Texas AG Will Stop Purging Voter Names
AUSTIN (AP) — The Texas attorney general agreed Wednesday to stop purging from the voter rolls the names of 81,000 people who are listed as possibly deceased, said attorneys for four living voters who made the list.
Voting registrars will continue to purge the names of those confirmed to be dead, but not those they can't immediately confirm, said a statement released by civil rights attorneys Buck Wood and Dave Richards. The agreement comes a day before a court was scheduled to hear arguments in the case.
Lauren Bean, a spokeswoman for the attorney general's office, said she had no immediate comment.
The four voters who brought the lawsuit received letters from a county voting registrar asking them to confirm they were not dead. The four argued that the state should not require them to prove they are alive.
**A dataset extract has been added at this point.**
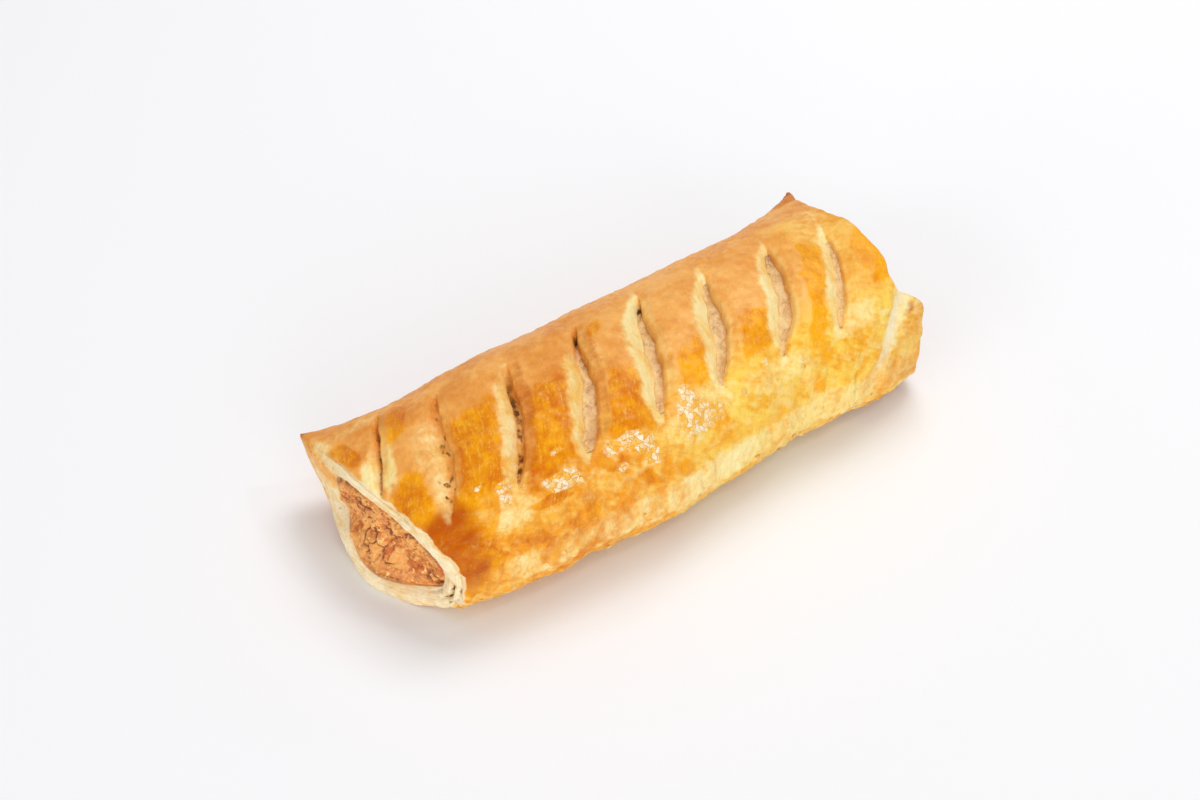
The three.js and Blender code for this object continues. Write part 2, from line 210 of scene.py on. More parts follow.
# Each slash. Its ends are places (x, turn) at the back and the front. Its floor, the bank that slopes
# down to it and the bare wall across from the bank have widths. belly is where it is widest: 1 is
# midway, and more is nearer the front. depth is a share of SLASH_DEPTH, and pale_turn is where its
# bank turns pale. mince and pinkness say how much mince shows in it and how pink that is, hole
# says how much painted shade darkens its back end, and bank_pale and wall_pale say how pale its two
# sides are.
Slash = namedtuple("Slash", "back_x back_turn front_x front_turn floor_width bank_width bare_width "
                            "belly depth pale_turn mince pinkness hole bank_pale wall_pale")
SLASHES = [Slash(*row) for row in (
    (-58.4, 48, -70.4, 91, 0.8, 2.2, 2.6, 1, 0.75, 64, 0, 0, 0.6, 1, 0),
    (-46.2, 60, -62.2, 125, 1.7, 3.2, 2.6, 1, 0.5, 72, 0, 0, 0.7, 0.55, 0),
    (-29.8, 74, -46.9, 134, 2.3, 4.2, 2.6, 1, 0.9, 70, 0, 0, 0.7, 0.75, 0),
    (-8.5, 69, -28.8, 138, 3.9, 4.4, 2.6, 2, 1, 80, 1, 0.9, 1.15, 0.9, 0),
    (10.4, 68, -8.1, 135, 3.3, 5.5, 2.6, 1.4, 1, 56, 1, 0.9, 1.3, 1, 0.35),
    (27.6, 77, 9.6, 139, 3.6, 4.9, 1.4, 1, 0.95, 66, 1, 1, 0.7, 1, 0.45),
    (46.6, 78, 29.2, 143, 3.7, 4.5, 1.4, 1, 0.95, 70, 1, 1, 0.95, 1, 0.45),
    (60.8, 88, 46, 142, 2.1, 3.8, 1.4, 1, 0.75, 72, 0.8, 1, 0.5, 1, 0.45),
)]
SLASH_DEPTH = 3.0
SLASH_SPACING = 18.7
SLASH_RUN_ON = 32
SLASH_RUN_ON_SLOPE = 0.2
WALL_WIDTH = 0.8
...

Voting registrars in Dallas and Houston also opposed the purge, led by the Texas Secretary of State's office. Elections officials want to require counties to check voter rolls against the Social Security Administration's death index to make sure deceased voters are removed from the rolls.
That index is known to have errors, and voters statewide have received letters instructing them to basically prove they're alive in order to remain on the voting rolls.
Some counties and Democrats worried the process would disenfranchise voters. The Texas secretary of state's office argued that the Legislature passed the new law overwhelmingly and that voters won't be turned away on Election Day if they don't respond to the letter.